* _STORED DATA_:
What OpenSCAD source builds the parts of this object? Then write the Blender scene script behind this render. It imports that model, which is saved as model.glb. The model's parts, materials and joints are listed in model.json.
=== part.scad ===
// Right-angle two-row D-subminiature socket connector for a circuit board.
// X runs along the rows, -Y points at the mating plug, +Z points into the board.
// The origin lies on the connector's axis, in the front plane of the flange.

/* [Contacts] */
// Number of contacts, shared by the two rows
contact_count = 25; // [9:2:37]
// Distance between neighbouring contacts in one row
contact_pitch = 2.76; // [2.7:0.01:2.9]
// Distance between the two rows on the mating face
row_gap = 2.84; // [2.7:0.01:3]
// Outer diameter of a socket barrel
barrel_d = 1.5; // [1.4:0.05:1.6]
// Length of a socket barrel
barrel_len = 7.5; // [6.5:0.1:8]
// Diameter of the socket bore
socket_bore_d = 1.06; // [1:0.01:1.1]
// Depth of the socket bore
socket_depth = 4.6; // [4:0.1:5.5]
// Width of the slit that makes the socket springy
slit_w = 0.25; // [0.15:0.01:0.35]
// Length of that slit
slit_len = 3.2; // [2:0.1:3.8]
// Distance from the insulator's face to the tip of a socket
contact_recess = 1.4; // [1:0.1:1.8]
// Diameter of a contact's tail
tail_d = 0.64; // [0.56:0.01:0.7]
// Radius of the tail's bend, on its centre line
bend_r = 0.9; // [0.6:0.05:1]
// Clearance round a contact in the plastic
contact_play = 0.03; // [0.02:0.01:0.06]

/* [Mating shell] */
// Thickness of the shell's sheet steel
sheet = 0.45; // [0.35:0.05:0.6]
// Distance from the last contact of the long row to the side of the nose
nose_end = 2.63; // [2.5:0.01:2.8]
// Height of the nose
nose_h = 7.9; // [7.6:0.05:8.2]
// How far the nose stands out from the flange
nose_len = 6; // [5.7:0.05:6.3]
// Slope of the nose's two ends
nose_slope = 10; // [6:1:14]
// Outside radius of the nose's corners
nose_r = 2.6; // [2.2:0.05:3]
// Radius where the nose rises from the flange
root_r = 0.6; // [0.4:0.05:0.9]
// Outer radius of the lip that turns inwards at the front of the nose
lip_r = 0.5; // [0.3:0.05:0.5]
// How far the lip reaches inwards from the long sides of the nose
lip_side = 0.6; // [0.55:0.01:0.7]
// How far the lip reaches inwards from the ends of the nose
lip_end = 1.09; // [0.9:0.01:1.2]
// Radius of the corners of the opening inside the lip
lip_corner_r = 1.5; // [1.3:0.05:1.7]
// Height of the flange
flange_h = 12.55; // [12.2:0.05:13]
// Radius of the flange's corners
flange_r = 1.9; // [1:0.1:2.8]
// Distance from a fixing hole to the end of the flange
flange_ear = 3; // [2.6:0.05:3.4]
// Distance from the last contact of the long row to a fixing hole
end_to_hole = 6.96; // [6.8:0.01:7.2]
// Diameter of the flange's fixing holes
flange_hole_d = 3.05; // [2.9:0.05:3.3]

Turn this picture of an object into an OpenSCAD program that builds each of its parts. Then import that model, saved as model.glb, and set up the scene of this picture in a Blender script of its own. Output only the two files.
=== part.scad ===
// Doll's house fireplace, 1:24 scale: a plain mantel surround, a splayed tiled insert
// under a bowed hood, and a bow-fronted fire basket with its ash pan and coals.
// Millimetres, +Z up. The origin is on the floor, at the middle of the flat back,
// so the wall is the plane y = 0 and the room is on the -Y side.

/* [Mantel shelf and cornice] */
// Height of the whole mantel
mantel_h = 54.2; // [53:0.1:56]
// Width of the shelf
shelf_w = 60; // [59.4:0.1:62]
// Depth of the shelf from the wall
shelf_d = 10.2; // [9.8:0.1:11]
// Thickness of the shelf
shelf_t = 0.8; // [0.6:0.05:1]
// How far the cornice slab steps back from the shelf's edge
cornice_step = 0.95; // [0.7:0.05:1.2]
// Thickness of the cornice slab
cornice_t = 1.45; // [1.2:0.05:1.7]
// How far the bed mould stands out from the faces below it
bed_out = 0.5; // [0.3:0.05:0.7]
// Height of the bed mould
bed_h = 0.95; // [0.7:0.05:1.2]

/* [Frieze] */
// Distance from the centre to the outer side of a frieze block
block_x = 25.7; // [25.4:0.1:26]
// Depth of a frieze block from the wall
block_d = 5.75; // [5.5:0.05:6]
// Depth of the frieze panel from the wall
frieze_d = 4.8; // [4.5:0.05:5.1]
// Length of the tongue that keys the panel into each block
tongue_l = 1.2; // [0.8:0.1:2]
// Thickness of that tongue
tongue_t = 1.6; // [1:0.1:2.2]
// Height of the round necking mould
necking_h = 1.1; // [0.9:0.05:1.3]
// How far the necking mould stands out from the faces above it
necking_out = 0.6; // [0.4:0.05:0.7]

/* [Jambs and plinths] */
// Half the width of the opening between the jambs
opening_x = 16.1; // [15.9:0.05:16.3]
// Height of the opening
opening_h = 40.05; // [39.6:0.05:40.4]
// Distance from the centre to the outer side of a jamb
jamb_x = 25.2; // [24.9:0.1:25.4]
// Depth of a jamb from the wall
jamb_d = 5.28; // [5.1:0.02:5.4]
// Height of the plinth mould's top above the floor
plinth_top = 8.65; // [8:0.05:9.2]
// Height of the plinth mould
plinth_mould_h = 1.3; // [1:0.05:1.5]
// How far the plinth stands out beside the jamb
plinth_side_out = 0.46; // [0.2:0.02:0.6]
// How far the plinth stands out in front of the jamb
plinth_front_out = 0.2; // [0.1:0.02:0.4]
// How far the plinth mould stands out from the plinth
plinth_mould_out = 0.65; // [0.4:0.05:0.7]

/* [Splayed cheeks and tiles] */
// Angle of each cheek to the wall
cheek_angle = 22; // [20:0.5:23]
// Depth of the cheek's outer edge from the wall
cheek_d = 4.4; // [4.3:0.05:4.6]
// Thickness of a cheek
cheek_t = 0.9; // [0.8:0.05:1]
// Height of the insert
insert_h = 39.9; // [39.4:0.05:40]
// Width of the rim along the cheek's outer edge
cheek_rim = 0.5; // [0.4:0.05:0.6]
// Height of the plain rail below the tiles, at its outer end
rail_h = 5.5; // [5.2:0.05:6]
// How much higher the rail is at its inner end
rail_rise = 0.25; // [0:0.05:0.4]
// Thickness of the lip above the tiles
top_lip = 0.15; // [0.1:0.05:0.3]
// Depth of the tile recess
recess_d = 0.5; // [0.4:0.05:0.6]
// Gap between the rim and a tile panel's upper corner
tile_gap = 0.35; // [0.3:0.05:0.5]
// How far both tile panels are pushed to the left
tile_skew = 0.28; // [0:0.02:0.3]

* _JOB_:
Gather and copy every line of the data in which the string "OpenSCAD" is found.

* _REPLY_:
What OpenSCAD source builds the parts of this object? Then write the Blender scene script behind this render. It imports that model, which is saved as model.glb. The model's parts, materials and joints are listed in model.json.
Turn this picture of an object into an OpenSCAD program that builds each of its parts. Then import that model, saved as model.glb, and set up the scene of this picture in a Blender script of its own. Output only the two files.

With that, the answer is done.